§ SOURCE RECORDS
....................
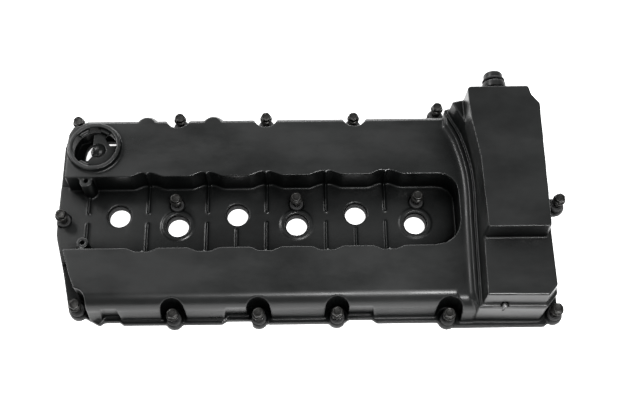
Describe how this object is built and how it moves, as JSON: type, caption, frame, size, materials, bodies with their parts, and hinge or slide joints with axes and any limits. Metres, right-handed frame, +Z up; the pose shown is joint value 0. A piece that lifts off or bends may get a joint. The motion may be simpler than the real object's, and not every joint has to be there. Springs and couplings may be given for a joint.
{
  "type": "cylinder head cover",
  "caption": "Moulded cover for a narrow-angle engine's cylinder head, with coil valley, oil filler, welded oil separator box and captive bolts.",
  "frame": {"origin": "middle of the underside of the bounding box, on the plane of the gasket crests and bolt tips", "axes": "+X along the row of coil wells towards the separator box, +Y across towards the hose connector, +Z up out of the engine"},
  "size_m": [0.5616, 0.2642, 0.1],
  "materials": {
    "cover_plastic": "satin black glass-filled nylon",
    "separator_plastic": "satin black glass-filled nylon",
    "inner_plastic": "matt",
    "seal_rubber": "matt",
    "bush_rubber": "matt",
    "bolt_steel": "dark zinc flake",
    "zinc_steel": "dark",
    "spring_steel": "bright"
  },
  "bodies": {
    "root": {"cover_shell": "cover_plastic", "separator_cover": "separator_plastic", "separator_tray": "inner_plastic", "labyrinth_baffle": "inner_plastic", "separator_screw": "zinc_steel", "filler_splash_guard": "separator_plastic", "perimeter_gasket": "seal_rubber", "plug_well_gasket": "seal_rubber", "breather_nozzle": "separator_plastic", "nozzle_o_ring": "seal_rubber", "regulator_body": "inner_plastic", "regulator_cap": "inner_plastic", "regulator_spring": "spring_steel", "bush_rear_1": "bush_rubber", "bush_rear_2": "bush_rubber", "bush_rear_3": "bush_rubber", "bush_rear_4": "bush_rubber", "bush_rear_5": "bush_rubber", "bush_rear_6": "bush_rubber", "bush_front_1": "bush_rubber", "bush_front_2": "bush_rubber", "bush_front_3": "bush_rubber", "bush_front_4": "bush_rubber", "bush_front_5": "bush_rubber", "bush_front_6": "bush_rubber", "bush_left": "bush_rubber", "bush_right": "bush_rubber", "bush_valley_1": "bush_rubber", "bush_valley_2": "bush_rubber", "bush_valley_3": "bush_rubber"},
    "diaphragm": {"regulator_diaphragm": "seal_rubber", "diaphragm_plate": "inner_plastic"},
    "captive_bolt_rear_1": {"bolt_rear_1": "bolt_steel"},
    "captive_bolt_rear_2": {"bolt_rear_2": "bolt_steel"},
    "captive_bolt_rear_3": {"bolt_rear_3": "bolt_steel"},
    "captive_bolt_rear_4": {"bolt_rear_4": "bolt_steel"},
    "captive_bolt_rear_5": {"bolt_rear_5": "bolt_steel"},
    "captive_bolt_rear_6": {"bolt_rear_6": "bolt_steel"},
    "captive_bolt_front_1": {"bolt_front_1": "bolt_steel"},
    "captive_bolt_front_2": {"bolt_front_2": "bolt_steel"},
    "captive_bolt_front_3": {"bolt_front_3": "bolt_steel"},
    "captive_bolt_front_4": {"bolt_front_4": "bolt_steel"},
    "captive_bolt_front_5": {"bolt_front_5": "bolt_steel"},
    "captive_bolt_front_6": {"bolt_front_6": "bolt_steel"},
    "captive_bolt_left": {"bolt_left": "bolt_steel"},
    "captive_bolt_right": {"bolt_right": "bolt_steel"},
    "captive_bolt_valley_1": {"bolt_valley_1": "bolt_steel"},
    "captive_bolt_valley_2": {"bolt_valley_2": "bolt_steel"},
    "captive_bolt_valley_3": {"bolt_valley_3": "bolt_steel"}
  },
  "joints": [
    {"name": "diaphragm_stroke", "type": "slide", "parent": "root", "child": "diaphragm", "axis": [0, 0, 1], "range_m": [-0.004, 0], "deforming": ["regulator_spring"]},
    {"name": "bolt_slide_rear_1", "type": "slide", "parent": "root", "child": "captive_bolt_rear_1", "axis": [0, 0, 1], "range_m": [-0.0112, 0]},
    {"name": "bolt_slide_rear_2", "type": "slide", "parent": "root", "child": "captive_bolt_rear_2", "axis": [0, 0, 1], "range_m": [-0.0112, 0]},
    {"name": "bolt_slide_rear_3", "type": "slide", "parent": "root", "child": "captive_bolt_rear_3", "axis": [0, 0, 1], "range_m": [-0.0112, 0]},
    {"name": "bolt_slide_rear_4", "type": "slide", "parent": "root", "child": "captive_bolt_rear_4", "axis": [0, 0, 1], "range_m": [-0.0112, 0]},
    {"name": "bolt_slide_rear_5", "type": "slide", "parent": "root", "child": "captive_bolt_rear_5", "axis": [0, 0, 1], "range_m": [-0.0112, 0]},
    {"name": "bolt_slide_rear_6", "type": "slide", "parent": "root", "child": "captive_bolt_rear_6", "axis": [0, 0, 1], "range_m": [-0.0112, 0]},
    {"name": "bolt_slide_front_1", "type": "slide", "parent": "root", "child": "captive_bolt_front_1", "axis": [0, 0, 1], "range_m": [-0.0112, 0]},
    {"name": "bolt_slide_front_2", "type": "slide", "parent": "root", "child": "captive_bolt_front_2", "axis": [0, 0, 1], "range_m": [-0.0112, 0]},
    {"name": "bolt_slide_front_3", "type": "slide", "parent": "root", "child": "captive_bolt_front_3", "axis": [0, 0, 1], "range_m": [-0.0112, 0]},
    {"name": "bolt_slide_front_4", "type": "slide", "parent": "root", "child": "captive_bolt_front_4", "axis": [0, 0, 1], "range_m": [-0.0112, 0]},
    {"name": "bolt_slide_front_5", "type": "slide", "parent": "root", "child": "captive_bolt_front_5", "axis": [0, 0, 1], "range_m": [-0.0112, 0]},
    {"name": "bolt_slide_front_6", "type": "slide", "parent": "root", "child": "captive_bolt_front_6", "axis": [0, 0, 1], "range_m": [-0.0112, 0]},
    {"name": "bolt_slide_left", "type": "slide", "parent": "root", "child": "captive_bolt_left", "axis": [0, 0, 1], "range_m": [-0.0112, 0]},
    {"name": "bolt_slide_right", "type": "slide", "parent": "root", "child": "captive_bolt_right", "axis": [0, 0, 1], "range_m": [-0.0112, 0]},
    {"name": "bolt_slide_valley_1", "type": "slide", "parent": "root", "child": "captive_bolt_valley_1", "axis": [0, 0, 1], "range_m": [-0.0112, 0]},
    {"name": "bolt_slide_valley_2", "type": "slide", "parent": "root", "child": "captive_bolt_valley_2", "axis": [0, 0, 1], "range_m": [-0.0112, 0]},
    {"name": "bolt_slide_valley_3", "type": "slide", "parent": "root", "child": "captive_bolt_valley_3", "axis": [0, 0, 1], "range_m": [-0.0112, 0]}
  ]
}
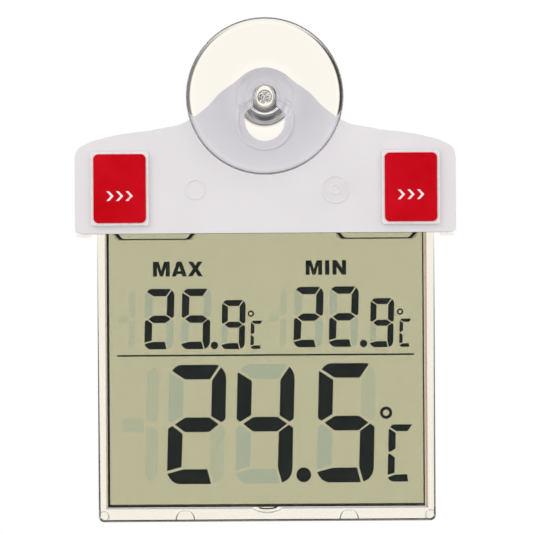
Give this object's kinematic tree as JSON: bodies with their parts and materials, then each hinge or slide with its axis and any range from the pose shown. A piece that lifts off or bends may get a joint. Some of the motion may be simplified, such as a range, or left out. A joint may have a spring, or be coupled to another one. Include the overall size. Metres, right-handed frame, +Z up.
{
  "type": "maximum minimum window thermometer",
  "caption": "Digital maximum minimum thermometer with a see-through display that hangs on a window pane by a clear suction cup or two tape pads.",
  "frame": {"origin": "centre of the suction cup's rim, on the window pane", "axes": "-Y points into the window pane, towards the reader; +X is the reader's right; +Z is up"},
  "size_m": [0.0952, 0.0227, 0.1258],
  "materials": {
    "white_shell": "satin moulded",
    "clear_vinyl": "glossy, soft and clear",
    "clear_frame": "polished, clear, faintly warm",
    "white_foam": "fine closed-cell foam",
    "red_liner": "satin film",
    "khaki_film": "smooth polarizing film",
    "display_glass": "polished",
    "seal_epoxy": "cured drop",
    "dark_rubber": "matte",
    "board_laminate": "solder mask",
    "chip_epoxy": "matte epoxy",
    "capacitor_can": "drawn can",
    "plated_steel": "nickel plated",
    "battery_wrap": "plastic sleeve",
    "grey_key": "satin",
    "switch_body": "satin"
  },
  "bodies": {
    "suction_cup": {"suction_cup": "clear_vinyl"},
    "housing": {"front_housing": "white_shell", "rear_housing": "white_shell", "adhesive_pad_left": "white_foam", "adhesive_pad_right": "white_foam", "liner_left": "red_liner", "liner_right": "red_liner", "display_frame_front": "clear_frame", "display_frame_rear": "clear_frame", "front_polarizer": "khaki_film", "rear_polarizer": "khaki_film", "lcd_front_glass": "display_glass", "lcd_rear_glass": "display_glass", "lcd_end_seal": "seal_epoxy", "zebra_connector": "dark_rubber", "circuit_board": "board_laminate", "chip_cap": "chip_epoxy", "crystal": "plated_steel", "capacitor": "capacitor_can", "thermistor": "chip_epoxy", "battery": "battery_wrap", "negative_spring": "plated_steel", "negative_contact": "plated_steel", "positive_contact": "plated_steel", "reset_switch": "switch_body", "unit_switch": "switch_body", "housing_screw_1": "plated_steel", "housing_screw_2": "plated_steel", "housing_screw_3": "plated_steel", "housing_screw_4": "plated_steel", "board_screw_1": "plated_steel", "board_screw_2": "plated_steel"},
    "battery_cover": {"battery_cover": "white_shell"},
    "reset_button": {"reset_button": "grey_key", "reset_plunger": "dark_rubber"},
    "unit_button": {"unit_button": "grey_key", "unit_plunger": "dark_rubber"}
  },
  "joints": [
    {"name": "housing_lift", "type": "slide", "parent": "suction_cup", "child": "housing", "axis": [0, 0, 1], "range_m": [0, 0.0062]},
    {"name": "cover_slide", "type": "slide", "parent": "housing", "child": "battery_cover", "axis": [0, 0, -1], "range_m": [0, 0.018]},
    {"name": "reset_press", "type": "slide", "parent": "housing", "child": "reset_button", "axis": [0, -1, 0], "range_m": [0, 0.0007], "stiffness_N_per_m": 400, "springref_m": -0.0006},
    {"name": "unit_press", "type": "slide", "parent": "housing", "child": "unit_button", "axis": [0, -1, 0], "range_m": [0, 0.0007], "stiffness_N_per_m": 400, "springref_m": -0.0006}
  ]
}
....................
§ TASK DETAILS
From the listing above, return each line with the word "pose".

§ RESPONSE TO THIS EXERCISE
Describe how this object is built and how it moves, as JSON: type, caption, frame, size, materials, bodies with their parts, and hinge or slide joints with axes and any limits. Metres, right-handed frame, +Z up; the pose shown is joint value 0. A piece that lifts off or bends may get a joint. The motion may be simpler than the real object's, and not every joint has to be there. Springs and couplings may be given for a joint.
Give this object's kinematic tree as JSON: bodies with their parts and materials, then each hinge or slide with its axis and any range from the pose shown. A piece that lifts off or bends may get a joint. Some of the motion may be simplified, such as a range, or left out. A joint may have a spring, or be coupled to another one. Include the overall size. Metres, right-handed frame, +Z up.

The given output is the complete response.